Russell, alas, was not allowed a pass out of prison to pal around with Carrey—nor was the actor permitted in to visit the man he was portraying. “We couldn’t get Jim into prison because he was too high-profile,” says Requa. “He listened to some recordings. The author of the book still had a good relationship with Steven, so he went in and had this long talk with Steven and then sent the tape off to Jim.
“But we went and met Steven. There’s no question that he could walk out of prison three or four times. He’s the most unassuming guy you’ve ever met in your life, but underneath that is a really smart guy. He, of course, is thrilled about the movie. He has even seen some of it in prison. He’s amazing. Somehow, he knows everything that’s going on. He did an interview recently, and he made it sound to all the world like he had read the script. We never sent him one, but he knows it intimately. He knows everything about the filming, and he’s promoting it from his little cell.”
Although most of the film takes place in Texas, not one of the 42 days of shooting was done there. “We were shooting in Miami, New Orleans and Shreveport—but mostly New Orleans,” recalls Ficarra. The reason? “We had to go to all the states that had tax rebates. Our budget wouldn’t have covered Jim’s salary, ordinarily.”
Requa and Ficarra owe their directorial debuts to an improbable executive producer: French filmmaker Luc Besson. “Originally,” says Requa, “we had Gus Van Sant as the director, but he went off to make
Milk and left our project, so Jim, who had become friends with us by that point, said, ‘Well, why don’t you guys direct it?’ We’d always wanted to, so we were thrilled. Then our financier said, ‘Screw you!’ so we rather quickly had to find some more money, and Luc came into the fold. He and Jim met when they were shooting
Ace Ventura, and they have been friends forever.

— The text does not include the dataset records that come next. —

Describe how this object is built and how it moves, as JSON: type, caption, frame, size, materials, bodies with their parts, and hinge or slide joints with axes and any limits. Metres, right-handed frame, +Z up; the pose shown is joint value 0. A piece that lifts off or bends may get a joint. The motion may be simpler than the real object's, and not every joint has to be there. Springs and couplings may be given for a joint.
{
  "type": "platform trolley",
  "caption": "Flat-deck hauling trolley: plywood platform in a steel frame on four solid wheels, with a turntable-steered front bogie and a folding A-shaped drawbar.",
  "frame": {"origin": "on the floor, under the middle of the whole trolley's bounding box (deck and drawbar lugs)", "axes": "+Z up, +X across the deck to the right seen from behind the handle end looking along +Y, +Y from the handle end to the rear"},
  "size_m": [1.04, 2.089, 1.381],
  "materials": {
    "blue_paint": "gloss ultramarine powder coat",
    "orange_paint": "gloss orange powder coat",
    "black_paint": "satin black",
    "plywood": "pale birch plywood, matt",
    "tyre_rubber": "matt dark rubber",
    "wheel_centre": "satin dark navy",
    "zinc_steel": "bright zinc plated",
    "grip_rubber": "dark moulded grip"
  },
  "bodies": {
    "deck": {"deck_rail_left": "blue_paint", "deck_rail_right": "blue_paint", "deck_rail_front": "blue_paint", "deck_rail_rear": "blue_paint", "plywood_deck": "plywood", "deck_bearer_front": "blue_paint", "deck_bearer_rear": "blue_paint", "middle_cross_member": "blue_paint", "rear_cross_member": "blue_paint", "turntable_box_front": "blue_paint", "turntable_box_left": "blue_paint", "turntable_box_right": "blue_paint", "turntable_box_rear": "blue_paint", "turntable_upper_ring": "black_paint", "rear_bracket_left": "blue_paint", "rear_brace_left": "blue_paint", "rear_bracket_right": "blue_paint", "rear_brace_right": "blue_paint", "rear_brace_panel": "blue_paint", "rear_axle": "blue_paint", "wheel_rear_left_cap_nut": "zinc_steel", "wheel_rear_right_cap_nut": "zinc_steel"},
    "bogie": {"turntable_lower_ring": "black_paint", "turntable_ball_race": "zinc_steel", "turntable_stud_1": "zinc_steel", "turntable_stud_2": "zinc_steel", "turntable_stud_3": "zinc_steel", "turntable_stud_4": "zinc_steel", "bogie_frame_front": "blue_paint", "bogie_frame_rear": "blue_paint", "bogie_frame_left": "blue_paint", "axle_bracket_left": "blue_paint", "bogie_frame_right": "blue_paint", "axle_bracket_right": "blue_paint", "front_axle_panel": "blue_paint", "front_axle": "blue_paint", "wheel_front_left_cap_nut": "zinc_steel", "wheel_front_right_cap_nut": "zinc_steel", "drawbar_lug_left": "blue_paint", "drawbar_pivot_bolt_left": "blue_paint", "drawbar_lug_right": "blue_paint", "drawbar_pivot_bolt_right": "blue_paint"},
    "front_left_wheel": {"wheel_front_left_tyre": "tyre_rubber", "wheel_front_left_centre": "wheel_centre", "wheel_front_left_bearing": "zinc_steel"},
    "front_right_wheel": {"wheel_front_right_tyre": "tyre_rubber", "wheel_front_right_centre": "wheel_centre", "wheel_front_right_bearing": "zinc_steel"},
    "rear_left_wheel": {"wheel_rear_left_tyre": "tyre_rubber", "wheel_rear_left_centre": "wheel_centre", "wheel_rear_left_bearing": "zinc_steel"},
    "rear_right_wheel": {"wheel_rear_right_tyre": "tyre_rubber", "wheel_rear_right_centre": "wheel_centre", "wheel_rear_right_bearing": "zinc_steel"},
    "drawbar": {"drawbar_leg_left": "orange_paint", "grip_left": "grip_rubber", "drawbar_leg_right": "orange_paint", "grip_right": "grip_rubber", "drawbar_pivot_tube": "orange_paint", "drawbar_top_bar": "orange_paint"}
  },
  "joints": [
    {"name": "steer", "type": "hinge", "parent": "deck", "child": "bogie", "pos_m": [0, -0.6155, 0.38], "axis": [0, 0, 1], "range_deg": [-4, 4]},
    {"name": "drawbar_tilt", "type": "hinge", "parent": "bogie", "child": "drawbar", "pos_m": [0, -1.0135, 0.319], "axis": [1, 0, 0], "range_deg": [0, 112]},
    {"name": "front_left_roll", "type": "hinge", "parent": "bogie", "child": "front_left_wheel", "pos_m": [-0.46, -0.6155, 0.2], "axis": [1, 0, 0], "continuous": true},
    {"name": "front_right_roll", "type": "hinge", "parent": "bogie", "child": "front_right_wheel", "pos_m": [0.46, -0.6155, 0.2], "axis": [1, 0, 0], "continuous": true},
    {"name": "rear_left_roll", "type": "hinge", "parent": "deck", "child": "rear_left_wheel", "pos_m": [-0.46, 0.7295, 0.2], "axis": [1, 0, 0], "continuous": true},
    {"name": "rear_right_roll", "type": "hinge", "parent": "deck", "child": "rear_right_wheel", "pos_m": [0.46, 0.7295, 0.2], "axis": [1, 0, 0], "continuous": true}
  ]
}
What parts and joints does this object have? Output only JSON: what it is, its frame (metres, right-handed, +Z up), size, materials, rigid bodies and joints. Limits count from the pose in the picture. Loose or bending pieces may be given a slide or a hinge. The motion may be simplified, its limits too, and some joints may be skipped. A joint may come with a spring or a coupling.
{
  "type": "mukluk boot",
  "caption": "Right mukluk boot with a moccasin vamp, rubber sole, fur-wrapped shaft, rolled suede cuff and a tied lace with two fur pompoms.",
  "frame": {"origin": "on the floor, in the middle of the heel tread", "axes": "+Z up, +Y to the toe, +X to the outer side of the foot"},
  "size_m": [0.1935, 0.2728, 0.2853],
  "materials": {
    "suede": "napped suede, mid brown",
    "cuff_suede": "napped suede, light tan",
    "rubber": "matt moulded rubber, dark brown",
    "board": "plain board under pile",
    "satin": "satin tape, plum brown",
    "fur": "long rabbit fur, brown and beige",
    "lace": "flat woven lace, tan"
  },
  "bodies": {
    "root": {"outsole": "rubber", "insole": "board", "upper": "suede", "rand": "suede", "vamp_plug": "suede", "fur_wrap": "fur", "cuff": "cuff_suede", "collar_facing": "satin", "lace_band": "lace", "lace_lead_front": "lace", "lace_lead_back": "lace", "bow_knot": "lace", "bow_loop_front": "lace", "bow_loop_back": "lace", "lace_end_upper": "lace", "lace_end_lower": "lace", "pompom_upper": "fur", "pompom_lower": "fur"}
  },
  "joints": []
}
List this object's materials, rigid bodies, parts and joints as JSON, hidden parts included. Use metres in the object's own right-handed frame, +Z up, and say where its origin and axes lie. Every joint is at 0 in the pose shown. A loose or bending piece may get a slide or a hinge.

“He was really great to work with, too. Very hands-off. He’s famous for being hands-off. He looks at the dailies, and he makes sure everything is on track, but we didn’t hear from him at all. We had people there who were making sure we stayed on budget and on schedule, but there were no—literally—no artistic notes given.”
Requa is proudest of the scene where the comedy takes a sharp, unannounced turn into drama when the cellmates are separated and Phillip chases after the van taking Steven to another prison. “It’s almost exactly the way we wanted it. I happen to think it’s really emotional and old-fashioned. You shoot a scene like that, and you just hope it works. It comes on the heels of all this comedy, and, when we cut it and dropped it in the movie, it was really clear where we are. There was very little work to get it to function the way it’s supposed to work. I’m really proud of that scene.”
If one asks them whether, overall, they made a comedy or a drama, they both will answer in unison, “Yes.” Likewise, there’s no question which one is a piece of cake.
“The drama elements are easy,” contends Requa. “You show up at the editing room and look at the drama scenes that have been assembled, and they’re okay. Then, you spend the rest of the day slaving over one laugh, which you end up cutting out because it goes against the scene. Comedy is a laborious task. When you’re shooting drama, you say, ‘Oh, God, there it is’—and you get in the editing room and there it is. With comedy, everybody could be dying on the set—Jim could be in hysterics, and I could be on the verge of throwing up I’m laughing so hard—then you get in the editing room, and it’s crap. That happens time and time again, and then the funniest moments are things that you originally didn’t think were amusing at all.”
“
Or you find ways to make them funny in the editing room,” adds Ficarra.
The secret, Requa says, is planning your laughs before you shoot. “We spend a lot of time as we’re shooting talking with Jim and the D.P. and even our editor about how to do a scene that gives us the most opportunity in the editing room. We’re always saying, ‘What if this joke doesn’t work? How can we continue on with the scene?’ We’re always thinking up escape hatches—different ways to reinvent the scene in case it doesn’t work. You’re always leaving yourself the options in the editing room so you can find the comedy and just play with it.”
Getting a chance to direct the stuff they write has given the duo a comforting control over their comedy. “Hyphenate is the only way to go,” Requa now feels. “I can’t imagine directing without writing. Before, we were just sawed-off filmmakers trying to get our point across through the script, so directing came easily for us. We have worked with a lot of great people, and they like working with us. They always said, ‘You have a unique point of view, and you’ve left a lot of stuff to work with.’”
Their next outing as directors is an untitled Warner Bros. comedy written by Dan Fogelman (
Bolt), with Steve Carell starring as a man caught in a marital crisis. Then they’ll take a writing assignment—director(s) to be determined—for Carell’s company.
“It’s actually Steve’s idea,” Requa confides. “It’s about four buddies who go on a trip—the trip to Europe they never went on when they were in college, so they do it in mid-life—a middle-aged
Hangover with emotional components, but basically a big, fun road comedy. We don’t have a title yet—it’s Steve’s Idea for a Movie—but we will probably push some buttons and get ourselves in trouble, as we usually do.”